OLDWICK, N.J.--(BUSINESS WIRE)--A.M. Best has commented that the financial strength rating of A (Excellent) and the issuer credit ratings (ICR) of “a” of Genworth Life Insurance Company, Genworth Life Insurance Company of New York and Genworth Life and Annuity Insurance Company, the key life/health subsidiaries of Genworth Financial, Inc. (Genworth) [NYSE: GNW], remain unchanged following the company’s third quarter 2014 earnings announcement. Additionally, the ICR of “bbb” of Genworth and its existing debt ratings remain unchanged. All companies are headquartered in Richmond, VA. The outlook for all ratings is stable.
A.M. Best acknowledges the material operating loss reported by Genworth in the third quarter of 2014, driven by significant disabled life reserve strengthening within its older blocks of long-term care (LTC) business, goodwill impairments related to its life and LTC businesses and several other material, but less significant, one-time items. Genworth continues to be transparent to regulators and the marketplace regarding its implementation of rate increases across its inforce LTC blocks and the continued need for pricing adjustments that reflect revised assumptions and methodology refinements regarding claims terminations rates and benefit utilization rates. While A.M. Best remains concerned with the potential for additional LTC reserve strengthening, Genworth’s domestic life/health insurance companies are currently well-capitalized for their ratings. A.M. Best expects limited dividend activity from the U.S. life/health entities through 2015.

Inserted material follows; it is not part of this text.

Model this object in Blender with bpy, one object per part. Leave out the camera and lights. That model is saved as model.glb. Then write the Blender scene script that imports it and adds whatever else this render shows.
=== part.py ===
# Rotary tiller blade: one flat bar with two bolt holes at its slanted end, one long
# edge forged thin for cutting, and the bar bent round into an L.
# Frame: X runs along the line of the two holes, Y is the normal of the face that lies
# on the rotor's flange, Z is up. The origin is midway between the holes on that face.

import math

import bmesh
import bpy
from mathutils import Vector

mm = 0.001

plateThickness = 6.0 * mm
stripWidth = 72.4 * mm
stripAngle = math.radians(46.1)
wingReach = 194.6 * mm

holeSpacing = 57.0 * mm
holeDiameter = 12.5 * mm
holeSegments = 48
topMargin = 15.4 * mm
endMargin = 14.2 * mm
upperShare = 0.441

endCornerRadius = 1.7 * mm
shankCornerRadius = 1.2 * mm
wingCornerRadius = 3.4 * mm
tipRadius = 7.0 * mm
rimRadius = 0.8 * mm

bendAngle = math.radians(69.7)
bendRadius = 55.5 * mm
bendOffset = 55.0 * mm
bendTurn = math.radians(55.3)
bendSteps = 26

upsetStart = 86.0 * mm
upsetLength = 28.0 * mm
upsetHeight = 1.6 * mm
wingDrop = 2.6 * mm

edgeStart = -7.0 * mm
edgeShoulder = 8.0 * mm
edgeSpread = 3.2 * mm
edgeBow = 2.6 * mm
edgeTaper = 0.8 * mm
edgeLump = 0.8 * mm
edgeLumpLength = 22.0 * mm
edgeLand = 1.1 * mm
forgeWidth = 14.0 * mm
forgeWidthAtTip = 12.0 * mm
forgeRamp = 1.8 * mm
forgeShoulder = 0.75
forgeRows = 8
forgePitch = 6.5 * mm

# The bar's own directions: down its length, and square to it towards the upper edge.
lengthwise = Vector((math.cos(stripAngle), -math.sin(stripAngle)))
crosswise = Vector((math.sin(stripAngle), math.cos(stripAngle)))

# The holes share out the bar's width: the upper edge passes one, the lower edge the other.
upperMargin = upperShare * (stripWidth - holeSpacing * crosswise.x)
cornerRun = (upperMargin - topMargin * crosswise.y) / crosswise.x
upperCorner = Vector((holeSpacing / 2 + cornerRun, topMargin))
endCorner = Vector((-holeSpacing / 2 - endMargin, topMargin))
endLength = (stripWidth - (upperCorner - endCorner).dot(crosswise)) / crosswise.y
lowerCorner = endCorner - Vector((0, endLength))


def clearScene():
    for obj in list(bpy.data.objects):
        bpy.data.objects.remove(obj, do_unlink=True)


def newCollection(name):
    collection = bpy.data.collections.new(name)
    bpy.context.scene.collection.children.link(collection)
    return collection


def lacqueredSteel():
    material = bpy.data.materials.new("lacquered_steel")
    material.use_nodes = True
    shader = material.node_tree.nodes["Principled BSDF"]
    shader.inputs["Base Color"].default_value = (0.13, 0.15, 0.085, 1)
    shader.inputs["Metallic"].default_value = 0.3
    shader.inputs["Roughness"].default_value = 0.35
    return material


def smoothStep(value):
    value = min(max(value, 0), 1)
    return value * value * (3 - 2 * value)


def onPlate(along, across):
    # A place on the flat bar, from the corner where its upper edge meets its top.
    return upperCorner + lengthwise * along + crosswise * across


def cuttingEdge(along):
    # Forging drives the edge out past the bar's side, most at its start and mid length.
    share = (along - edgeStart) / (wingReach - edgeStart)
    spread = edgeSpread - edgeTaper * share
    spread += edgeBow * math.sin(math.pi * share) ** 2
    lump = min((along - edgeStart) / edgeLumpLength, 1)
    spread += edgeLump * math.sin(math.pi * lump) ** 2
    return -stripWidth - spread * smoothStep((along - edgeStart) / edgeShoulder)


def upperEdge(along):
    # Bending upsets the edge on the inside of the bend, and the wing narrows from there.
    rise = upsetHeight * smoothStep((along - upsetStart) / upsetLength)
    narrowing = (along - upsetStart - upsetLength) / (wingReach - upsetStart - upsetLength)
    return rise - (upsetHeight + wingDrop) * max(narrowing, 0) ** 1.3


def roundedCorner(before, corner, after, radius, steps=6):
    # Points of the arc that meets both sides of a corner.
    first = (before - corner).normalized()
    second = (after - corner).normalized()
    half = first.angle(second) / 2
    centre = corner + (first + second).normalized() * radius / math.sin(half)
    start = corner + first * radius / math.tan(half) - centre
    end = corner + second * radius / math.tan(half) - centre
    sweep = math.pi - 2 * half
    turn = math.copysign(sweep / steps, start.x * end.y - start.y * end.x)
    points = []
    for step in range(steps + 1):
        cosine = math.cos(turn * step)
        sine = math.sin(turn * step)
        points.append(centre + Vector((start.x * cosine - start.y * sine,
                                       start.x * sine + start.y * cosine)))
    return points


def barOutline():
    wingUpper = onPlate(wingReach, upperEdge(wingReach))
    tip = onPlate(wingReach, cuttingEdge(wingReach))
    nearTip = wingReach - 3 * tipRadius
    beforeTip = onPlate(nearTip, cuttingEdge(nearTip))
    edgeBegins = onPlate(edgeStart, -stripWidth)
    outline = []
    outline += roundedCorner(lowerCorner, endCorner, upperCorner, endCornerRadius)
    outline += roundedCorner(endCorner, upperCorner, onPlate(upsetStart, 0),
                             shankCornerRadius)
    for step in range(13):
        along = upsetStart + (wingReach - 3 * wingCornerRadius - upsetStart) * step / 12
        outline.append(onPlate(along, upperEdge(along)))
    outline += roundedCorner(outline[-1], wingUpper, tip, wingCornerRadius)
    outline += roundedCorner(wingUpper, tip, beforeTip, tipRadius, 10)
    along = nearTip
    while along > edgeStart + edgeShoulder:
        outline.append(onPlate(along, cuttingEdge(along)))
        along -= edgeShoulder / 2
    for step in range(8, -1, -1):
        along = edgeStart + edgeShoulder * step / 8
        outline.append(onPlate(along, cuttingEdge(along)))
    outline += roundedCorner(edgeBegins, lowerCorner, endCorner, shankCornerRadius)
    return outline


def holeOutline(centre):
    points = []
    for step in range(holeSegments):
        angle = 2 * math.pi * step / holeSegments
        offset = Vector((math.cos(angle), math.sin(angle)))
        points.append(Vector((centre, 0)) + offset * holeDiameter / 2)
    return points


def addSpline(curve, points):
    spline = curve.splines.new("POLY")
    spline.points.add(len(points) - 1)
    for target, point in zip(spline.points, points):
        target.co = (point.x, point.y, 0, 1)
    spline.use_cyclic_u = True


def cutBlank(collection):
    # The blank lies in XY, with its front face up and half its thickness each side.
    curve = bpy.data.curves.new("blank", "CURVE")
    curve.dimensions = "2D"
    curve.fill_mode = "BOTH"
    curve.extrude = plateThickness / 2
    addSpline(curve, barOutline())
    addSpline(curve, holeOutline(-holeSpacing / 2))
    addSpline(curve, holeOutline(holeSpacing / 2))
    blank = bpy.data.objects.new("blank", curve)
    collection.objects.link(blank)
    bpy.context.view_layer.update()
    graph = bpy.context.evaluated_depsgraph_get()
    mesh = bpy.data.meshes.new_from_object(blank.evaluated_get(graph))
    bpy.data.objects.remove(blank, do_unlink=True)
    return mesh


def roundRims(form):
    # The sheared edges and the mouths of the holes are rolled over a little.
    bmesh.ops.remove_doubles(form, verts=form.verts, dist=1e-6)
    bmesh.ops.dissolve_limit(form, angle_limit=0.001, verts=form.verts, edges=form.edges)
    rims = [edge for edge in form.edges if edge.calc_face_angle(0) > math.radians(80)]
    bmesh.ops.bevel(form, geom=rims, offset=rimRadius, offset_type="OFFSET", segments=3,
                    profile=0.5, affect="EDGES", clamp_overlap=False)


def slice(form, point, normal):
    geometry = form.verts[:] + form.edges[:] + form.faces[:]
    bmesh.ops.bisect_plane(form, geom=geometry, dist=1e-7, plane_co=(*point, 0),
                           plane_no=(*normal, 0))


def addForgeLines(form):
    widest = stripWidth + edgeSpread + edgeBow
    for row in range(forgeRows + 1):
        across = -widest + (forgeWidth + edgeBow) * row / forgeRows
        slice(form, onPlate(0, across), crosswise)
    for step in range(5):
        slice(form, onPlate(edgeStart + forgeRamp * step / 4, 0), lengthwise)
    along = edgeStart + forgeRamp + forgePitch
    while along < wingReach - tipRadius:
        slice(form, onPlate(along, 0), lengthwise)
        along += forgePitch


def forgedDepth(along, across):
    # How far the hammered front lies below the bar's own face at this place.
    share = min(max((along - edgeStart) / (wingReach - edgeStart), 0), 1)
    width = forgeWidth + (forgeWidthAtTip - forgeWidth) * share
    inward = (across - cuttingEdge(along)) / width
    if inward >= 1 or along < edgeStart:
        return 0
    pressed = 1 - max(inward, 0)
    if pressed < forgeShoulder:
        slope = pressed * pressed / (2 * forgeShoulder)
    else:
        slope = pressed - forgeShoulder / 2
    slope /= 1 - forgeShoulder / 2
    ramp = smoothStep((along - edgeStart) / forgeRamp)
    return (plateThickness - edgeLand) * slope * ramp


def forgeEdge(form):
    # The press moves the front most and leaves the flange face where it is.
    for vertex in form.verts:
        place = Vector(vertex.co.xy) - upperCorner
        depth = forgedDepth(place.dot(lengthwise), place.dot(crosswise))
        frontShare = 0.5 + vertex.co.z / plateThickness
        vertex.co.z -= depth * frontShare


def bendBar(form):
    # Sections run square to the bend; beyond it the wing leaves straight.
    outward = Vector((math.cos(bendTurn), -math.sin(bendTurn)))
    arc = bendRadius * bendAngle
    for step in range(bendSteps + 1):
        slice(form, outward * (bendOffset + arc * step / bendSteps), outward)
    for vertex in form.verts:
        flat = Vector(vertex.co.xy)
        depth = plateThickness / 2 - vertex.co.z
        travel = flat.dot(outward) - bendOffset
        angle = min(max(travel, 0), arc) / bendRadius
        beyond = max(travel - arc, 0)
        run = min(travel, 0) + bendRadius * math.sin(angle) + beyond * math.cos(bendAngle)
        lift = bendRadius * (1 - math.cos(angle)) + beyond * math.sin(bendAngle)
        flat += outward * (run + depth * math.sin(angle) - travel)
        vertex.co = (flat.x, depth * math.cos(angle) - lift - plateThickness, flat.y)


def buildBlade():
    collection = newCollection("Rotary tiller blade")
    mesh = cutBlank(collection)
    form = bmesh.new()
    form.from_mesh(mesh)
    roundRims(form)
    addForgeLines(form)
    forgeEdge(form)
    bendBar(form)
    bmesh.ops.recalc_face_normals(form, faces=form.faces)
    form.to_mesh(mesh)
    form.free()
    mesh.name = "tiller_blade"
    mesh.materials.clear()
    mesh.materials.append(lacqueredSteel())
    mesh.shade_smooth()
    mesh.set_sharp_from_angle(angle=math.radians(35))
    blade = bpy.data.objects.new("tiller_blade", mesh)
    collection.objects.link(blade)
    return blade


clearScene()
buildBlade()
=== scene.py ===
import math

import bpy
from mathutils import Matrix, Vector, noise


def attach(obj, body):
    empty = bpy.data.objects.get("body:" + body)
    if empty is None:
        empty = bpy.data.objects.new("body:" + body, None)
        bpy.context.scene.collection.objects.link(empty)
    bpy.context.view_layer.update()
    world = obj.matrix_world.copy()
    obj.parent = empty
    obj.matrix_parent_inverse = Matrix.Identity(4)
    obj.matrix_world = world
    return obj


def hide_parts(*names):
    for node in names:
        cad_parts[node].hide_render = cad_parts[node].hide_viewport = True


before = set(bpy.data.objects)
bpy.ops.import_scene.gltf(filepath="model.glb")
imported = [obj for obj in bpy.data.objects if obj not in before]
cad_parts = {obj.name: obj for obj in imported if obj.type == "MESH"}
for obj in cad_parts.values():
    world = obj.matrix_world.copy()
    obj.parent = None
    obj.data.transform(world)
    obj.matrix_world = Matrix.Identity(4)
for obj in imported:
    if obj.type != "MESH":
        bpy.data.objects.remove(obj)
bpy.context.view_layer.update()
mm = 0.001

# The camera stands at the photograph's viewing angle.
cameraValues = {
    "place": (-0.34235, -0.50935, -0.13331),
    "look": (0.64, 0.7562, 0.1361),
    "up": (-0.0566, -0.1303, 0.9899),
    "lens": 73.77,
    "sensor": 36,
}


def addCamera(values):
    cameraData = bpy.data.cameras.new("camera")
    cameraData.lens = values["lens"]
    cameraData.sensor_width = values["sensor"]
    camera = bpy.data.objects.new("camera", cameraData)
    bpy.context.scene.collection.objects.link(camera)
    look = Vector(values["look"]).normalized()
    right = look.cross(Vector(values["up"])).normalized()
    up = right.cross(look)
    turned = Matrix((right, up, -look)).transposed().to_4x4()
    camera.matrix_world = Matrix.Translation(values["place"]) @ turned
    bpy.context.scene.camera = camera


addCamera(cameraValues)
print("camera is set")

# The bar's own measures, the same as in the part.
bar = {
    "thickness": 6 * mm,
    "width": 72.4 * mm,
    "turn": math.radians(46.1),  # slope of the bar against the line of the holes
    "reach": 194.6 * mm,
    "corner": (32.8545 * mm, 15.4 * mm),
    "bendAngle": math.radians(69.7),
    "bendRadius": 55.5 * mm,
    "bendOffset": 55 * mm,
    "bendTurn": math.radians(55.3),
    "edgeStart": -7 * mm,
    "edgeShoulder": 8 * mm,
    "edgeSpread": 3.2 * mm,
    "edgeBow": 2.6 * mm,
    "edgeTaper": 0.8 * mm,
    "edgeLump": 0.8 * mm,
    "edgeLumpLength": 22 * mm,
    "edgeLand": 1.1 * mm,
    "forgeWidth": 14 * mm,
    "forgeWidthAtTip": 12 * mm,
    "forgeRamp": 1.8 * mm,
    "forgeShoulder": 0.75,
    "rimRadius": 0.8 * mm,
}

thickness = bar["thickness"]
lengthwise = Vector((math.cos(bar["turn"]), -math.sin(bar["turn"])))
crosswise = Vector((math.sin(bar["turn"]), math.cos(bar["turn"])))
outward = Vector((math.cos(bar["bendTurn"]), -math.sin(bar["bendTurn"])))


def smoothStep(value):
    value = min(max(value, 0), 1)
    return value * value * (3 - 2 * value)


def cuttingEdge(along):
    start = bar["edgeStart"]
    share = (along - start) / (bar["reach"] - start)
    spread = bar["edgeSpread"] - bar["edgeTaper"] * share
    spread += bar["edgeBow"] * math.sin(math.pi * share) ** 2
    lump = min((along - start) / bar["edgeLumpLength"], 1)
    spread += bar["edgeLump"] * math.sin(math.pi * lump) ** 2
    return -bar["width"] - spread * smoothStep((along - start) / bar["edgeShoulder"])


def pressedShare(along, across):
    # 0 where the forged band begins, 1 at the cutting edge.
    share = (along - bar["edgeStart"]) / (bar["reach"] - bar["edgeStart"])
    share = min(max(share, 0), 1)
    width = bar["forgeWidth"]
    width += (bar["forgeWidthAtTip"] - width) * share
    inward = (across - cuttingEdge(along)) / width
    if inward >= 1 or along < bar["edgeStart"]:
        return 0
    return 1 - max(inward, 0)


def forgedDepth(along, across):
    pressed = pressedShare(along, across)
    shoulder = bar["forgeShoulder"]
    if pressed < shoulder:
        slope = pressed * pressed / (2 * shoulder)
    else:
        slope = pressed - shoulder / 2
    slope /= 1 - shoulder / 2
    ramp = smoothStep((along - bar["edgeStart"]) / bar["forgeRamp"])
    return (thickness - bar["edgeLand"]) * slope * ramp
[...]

Despite unfavorable third quarter results driven by the LTC claim reserve review and other one-time charges, Genworth maintains solid capitalization across all of its business units — including its U.S. and international mortgage operations. Holding company liquidity remains sound and continues to be supported by dividends from the non-insurance operations. Genworth maintains excellent financial liquidity with $1.1 billion of holding company cash, financial leverage in the 25% range and its next debt maturity of $300 million not occurring until December 2016. Moreover, A.M. Best notes that Genworth has a strategic plan in place, primarily utilizing reinsurance, to satisfy additional capital requirements for its domestic mortgage insurance business likely to be in effect prior to June 30, 2015.

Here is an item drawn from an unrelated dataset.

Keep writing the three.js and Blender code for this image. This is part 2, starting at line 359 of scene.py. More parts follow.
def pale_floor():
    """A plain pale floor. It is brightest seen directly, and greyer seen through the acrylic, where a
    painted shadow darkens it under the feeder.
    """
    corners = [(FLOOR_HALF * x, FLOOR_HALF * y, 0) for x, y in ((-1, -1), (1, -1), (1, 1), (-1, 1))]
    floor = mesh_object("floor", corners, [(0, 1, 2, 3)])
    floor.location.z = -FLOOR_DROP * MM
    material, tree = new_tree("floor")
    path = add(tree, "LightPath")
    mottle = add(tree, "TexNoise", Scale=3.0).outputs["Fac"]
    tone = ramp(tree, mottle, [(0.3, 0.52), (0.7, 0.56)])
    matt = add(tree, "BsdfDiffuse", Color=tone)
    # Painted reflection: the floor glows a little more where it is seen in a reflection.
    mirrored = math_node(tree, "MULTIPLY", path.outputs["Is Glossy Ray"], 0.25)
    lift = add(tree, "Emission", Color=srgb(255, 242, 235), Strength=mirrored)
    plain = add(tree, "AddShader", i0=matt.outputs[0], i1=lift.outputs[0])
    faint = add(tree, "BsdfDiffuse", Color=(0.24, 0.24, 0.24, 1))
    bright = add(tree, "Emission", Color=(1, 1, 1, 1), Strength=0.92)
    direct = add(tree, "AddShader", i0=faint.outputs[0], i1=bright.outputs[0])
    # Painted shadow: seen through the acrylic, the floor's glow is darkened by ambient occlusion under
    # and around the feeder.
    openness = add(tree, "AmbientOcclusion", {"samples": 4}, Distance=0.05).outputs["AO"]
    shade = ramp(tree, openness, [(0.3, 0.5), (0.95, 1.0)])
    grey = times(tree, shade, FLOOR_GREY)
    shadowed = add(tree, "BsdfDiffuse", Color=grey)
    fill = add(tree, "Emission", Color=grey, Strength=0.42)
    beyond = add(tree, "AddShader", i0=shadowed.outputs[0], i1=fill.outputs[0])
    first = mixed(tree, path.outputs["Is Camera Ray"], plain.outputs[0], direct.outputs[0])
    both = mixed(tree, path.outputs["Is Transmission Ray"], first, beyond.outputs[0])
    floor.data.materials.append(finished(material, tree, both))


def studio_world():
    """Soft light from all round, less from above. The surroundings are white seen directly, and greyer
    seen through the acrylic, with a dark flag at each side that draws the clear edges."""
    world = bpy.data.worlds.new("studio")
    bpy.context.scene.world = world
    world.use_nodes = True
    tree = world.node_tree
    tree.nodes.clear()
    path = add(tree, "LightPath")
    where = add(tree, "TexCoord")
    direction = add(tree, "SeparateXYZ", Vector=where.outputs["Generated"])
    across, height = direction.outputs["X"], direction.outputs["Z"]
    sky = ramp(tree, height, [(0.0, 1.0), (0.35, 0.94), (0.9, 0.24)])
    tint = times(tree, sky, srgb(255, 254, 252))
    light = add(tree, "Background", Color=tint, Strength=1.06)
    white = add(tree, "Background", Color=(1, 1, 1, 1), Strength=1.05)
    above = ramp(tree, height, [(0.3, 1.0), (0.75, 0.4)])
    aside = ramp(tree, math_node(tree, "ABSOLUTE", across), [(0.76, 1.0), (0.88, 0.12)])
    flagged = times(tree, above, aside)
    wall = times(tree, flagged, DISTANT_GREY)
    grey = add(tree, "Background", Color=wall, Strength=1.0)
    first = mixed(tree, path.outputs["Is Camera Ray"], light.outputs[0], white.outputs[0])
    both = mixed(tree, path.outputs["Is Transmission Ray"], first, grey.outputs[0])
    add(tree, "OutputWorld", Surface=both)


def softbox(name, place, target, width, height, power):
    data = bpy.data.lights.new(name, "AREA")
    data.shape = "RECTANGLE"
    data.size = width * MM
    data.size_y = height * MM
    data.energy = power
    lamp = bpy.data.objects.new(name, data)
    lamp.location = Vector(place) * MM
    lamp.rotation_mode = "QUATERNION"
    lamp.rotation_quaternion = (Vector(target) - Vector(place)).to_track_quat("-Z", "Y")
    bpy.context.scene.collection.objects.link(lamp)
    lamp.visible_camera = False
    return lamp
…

While Genworth’s ratings and related outlooks remain unchanged at this time, factors that could lead to a negative rating action include continued unfavorable earnings trends or a material decline in risk-adjusted capitalization of its U.S. life operations. Another significant LTC reserve strengthening would also place negative pressure on Genworth’s ratings.

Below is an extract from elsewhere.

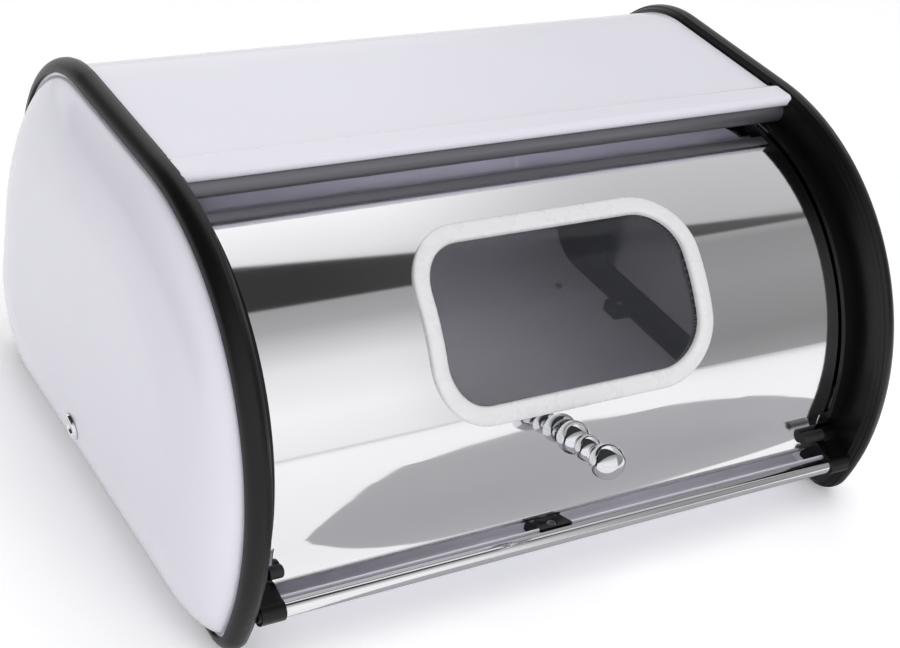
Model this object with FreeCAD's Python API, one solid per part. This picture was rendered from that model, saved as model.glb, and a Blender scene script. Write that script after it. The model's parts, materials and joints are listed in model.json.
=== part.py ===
"""Bread box with a roll top: a sheet steel bin between two black moulded end frames.

The lid is one rigid arc of polished steel.  Its side edges run in curved tracks in the end
frames, so it turns about the centre of that arc and rolls back under the top.

Axes: +X to the right, +Y to the back, +Z up.  The origin is at the bottom, in the middle of the
overall width and of the overall depth, knob included.  All sizes are in millimetres.
"""
import FreeCAD, Part
import math
import os

V = FreeCAD.Vector

# ---------------------------------------------------------------- overall sizes
HEIGHT = 185.0
DEPTH = 275.0                 # end frames, front to back
WIDTH = 400.0                 # over the crowns of the domed side panels

# ---------------------------------------------------------------- outline of an end frame
FRONT_RADIUS = 130.5          # the large front arc, tangent to the top
BACK_TOP_RADIUS = 64.0
BACK_BOTTOM_RADIUS = 32.0
FRONT_BOTTOM_RADIUS = 18.0

# ---------------------------------------------------------------- section of an end frame
RIM_WIDTH = 11.8              # from the web's inner face to the outer face
RIM_DEPTH = 11.0              # how far the rim bar reaches in from the outline
CREST_OUT = 4.8               # from the web's inner face to the flat on the crest
CREST_FLAT = 1.0
OUTER_DROP = 6.0              # fall from the crest to the outer face
RIB_STEP = 0.45               # height of the two fine steps on the bar's inner flank
RIB_PLACES = (0.42, 0.78)     # their distance in from the crest, as shares of the flank
RIB_FALLS = (0.20, 0.62)      # how far the flank has fallen there, as shares of its fall
WEB = 3.0
WEB_OPENING_RADIUS = 98.0
WEB_OPENING_FLOOR = 18.0
PANEL_SEAT = 2.4              # depth of the seat for the side panel, from the outer face
SLOT_DEPTH = 1.2              # how far the sheets' side edges enter the web
SLOT_LEDGE = 6.0              # how far the ledge under the sheet reaches past the web
LEDGE = 2.0
BOSS = 12.0
BOSS_HEIGHT = 7.0
BOSS_AHEAD = 60.96            # front bosses, ahead of the arc's centre
BOSS_TO_SEAM = 24.96          # rear bosses, ahead of the floor seam
NOSE_NOTCH = 2.0              # how far the nose's ends reach into the rim
SPIGOT = 8.0                  # length of the peg that carries each end of the front rail
SPIGOT_GAP = 0.05

# ---------------------------------------------------------------- curved track for the lid
TRACK_REACH = 8.0             # how far the two track walls stand in from the web
TRACK_WALL = 2.5
TRACK_GAP = 1.3               # from the lid sheet to the outer track wall
TRACK_INNER_GAP = 1.2         # from the lid sheet to the inner track wall
TRACK_END = 162.0             # angle of the back end, from the front horizontal
TRACK_STOP = 158.8            # the end wall that the top glides reach when the lid is open

# ---------------------------------------------------------------- sheet metal
SHEET = 0.8
SHELL_INSET = 4.0             # outer face of the shell, below the frame outline
NOSE_INSET = 1.8
NOSE_ROLL = 3.0
NOSE_FRONT = 14.3             # front of the nose, ahead of the arc's centre
NOSE_FLAT = 9.6
JOGGLE_BEND = 2.0
JOGGLE_ANGLE = 30.0
SEAM_SETBACK = 28.5           # where the shell ends and the floor pan starts, ahead of the back's bottom curve
SEAM_LAP = 18.0
SEAM_GAP = 0.2
EDGE_GAP = 0.1                # between a sheet's side edge and the end of its slot

# ---------------------------------------------------------------- front rail and channel
RAIL_RADIUS = 3.9
RAIL_HEIGHT = 27.0            # centre of the rail above the table
RAIL_SETBACK = 0.1
CHANNEL_DROP = 7.0            # channel floor below the rail's centre
CHANNEL_WIDTH = 18.6
UPSTAND_RISE = 3.4            # top of the pan's upstand above the rail's centre
RAMP_RUN = 7.0
STRIP_THICKNESS = 2.0
STRIP_INSET = 17.8            # end of the strip, from the web's inner face

# ---------------------------------------------------------------- bar under the nose
BAR_RADIUS = 6.5
BAR_AHEAD = 6.5               # centre of its curve, ahead of the arc's centre
BAR_DROP = 12.5               # centre of its curve, below the top
BAR_FROM = 100.0
BAR_TO = 230.0
BAR_THICKNESS = 1.2

# ---------------------------------------------------------------- lid
LID_RECESS = 21.5             # lid face inside the front arc of the frames
LID_TOP_ANGLE = 93.0          # top edge of the closed lid, from the front horizontal
LID_EDGE_GAP = 2.0            # between the lid's side edge and the web
LIP_INSET = 12.3              # end of the flared lip, from the web's inner face
LIP_HEIGHT = 30.4             # end of the flare above the table
FLARE_RADIUS = 42.0
FLARE_ANGLE = 25.0
CURL_RADIUS = 1.7
CURL_ANGLE = 250.0
CORNER_HEIGHT = 33.2          # plain corners of the lid end this far above the table
CORNER_SLIT = 1.0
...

The methodology used in determining these ratings is Best’s Credit Rating Methodology, which provides a comprehensive explanation of A.M. Best’s rating process and contains the different rating criteria employed in the rating process. Best’s Credit Rating Methodology can be found at www.ambest.com/ratings/methodology.
Key insurance criteria reports utilized:
- Evaluating Non-Insurance Ultimate Parents
- Insurance Holding Company and Debt Ratings
- Rating Members of Insurance Groups
A.M. Best Company is the world's oldest and most authoritative insurance rating and information source. For more information, visit www.ambest.com.
Copyright © 2014 by A.M. Best Company, Inc. ALL RIGHTS RESERVED.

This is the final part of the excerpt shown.